Developers who’ve followed the Android Framework’s guidelines and best practices will find their apps work well on Android 3.0. This purpose of this post is to provide reminders of and links to those best practices.
There’s a comprehensive discussion of how to work with the new release in Optimizing Apps for Android 3.0. The discussion includes the use of the emulator; most developers, who don’t have an Android tablet yet, should use it to test and update their apps for Honeycomb.
While your existing apps should work well, developers also have the option to improve their apps’ look and feel on Android 3.0 by using Honeycomb features; for example, see The Android 3.0 Fragments API. We’ll have more on that in this space, but in the meantime we recommend reading Strategies for Honeycomb and Backwards Compatibility for advice on adding Honeycomb polish to existing apps.
There have been reports of apps not showing up in Android Market on tablets. Usually, this is because your application manifest has something like this:
<uses-feature android:name="android.hardware.telephony" />
Many of the tablet devices aren’t phones, and thus Android Market assumes the app is not compatible. See the documentation of <uses-feature>. However, such an app’s use of the telephony APIs might well be optional, in which case it should be available on tablets. There’s a discussion of how to accomplish this in Future-Proofing Your App and The Five Steps to Future Hardware Happiness.
The new environment is different from what we’re used to in two respects. First, you can hold the devices with any of the four sides up and Honeycomb manages the rotation properly. In previous versions, often only two of the four orientations were supported, and there are apps out there that relied on this in ways that will break them on Honeycomb. If you want to stay out of rotation trouble, One Screen Turn Deserves Another covers the issues.

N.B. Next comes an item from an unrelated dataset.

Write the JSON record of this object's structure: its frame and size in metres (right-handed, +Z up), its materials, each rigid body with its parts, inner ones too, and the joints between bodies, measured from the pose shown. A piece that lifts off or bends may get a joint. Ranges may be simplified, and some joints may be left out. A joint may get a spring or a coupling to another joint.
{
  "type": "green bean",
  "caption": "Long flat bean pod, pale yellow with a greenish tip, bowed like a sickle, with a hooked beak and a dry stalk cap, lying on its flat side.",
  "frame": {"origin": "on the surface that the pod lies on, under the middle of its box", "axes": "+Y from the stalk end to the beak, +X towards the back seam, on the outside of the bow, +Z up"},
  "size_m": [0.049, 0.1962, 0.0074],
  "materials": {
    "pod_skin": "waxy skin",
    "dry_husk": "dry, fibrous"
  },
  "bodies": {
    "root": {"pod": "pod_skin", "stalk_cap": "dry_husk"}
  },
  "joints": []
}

The second big difference doesn’t have anything to do with software; it’s that a lot of people are going to hold these things horizontal (in “landscape mode”) nearly all the time. We’ve seen a few apps that have a buggy assumption that they’re starting out in portrait mode, and others that lock certain screens into portrait or landscape but really shouldn’t.
A tablet can probably provide a better game experience for your users than any handset can. Bigger is better. It’s going to cost you a little more work than developers of business apps, because quite likely you’ll want to rework your graphical assets for the big screen.

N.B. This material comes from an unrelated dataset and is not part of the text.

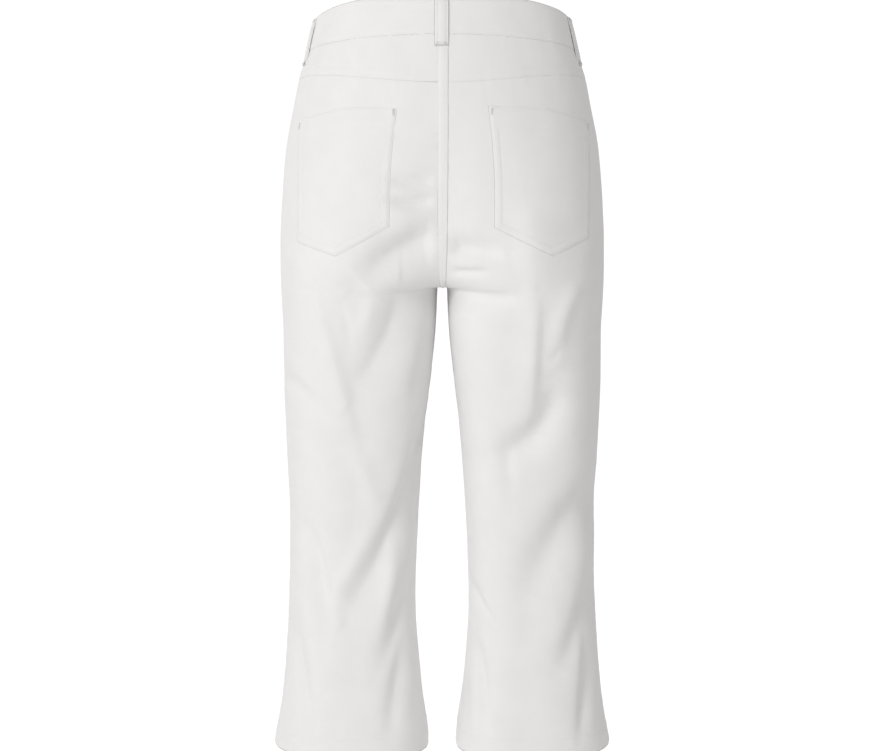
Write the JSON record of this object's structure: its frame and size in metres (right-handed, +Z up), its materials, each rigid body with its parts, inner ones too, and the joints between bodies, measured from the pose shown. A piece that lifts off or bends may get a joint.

There’s another issue that’s important to game developers: Texture Formats. Read about this in Game Development for Android: A Quick Primer, in the section labeled “Step Three: Carefully Design the Best Game Ever”.
We've also added a convenient way to filter applications in Android Market based on the texture formats they support; see the documentation of <supports-gl-texture> for more details.
Once you’ve held one of the new tablets in your hands, you’ll want to have your app not just running on it (which it probably already does), but expanding minds on the expanded screen. Have fun!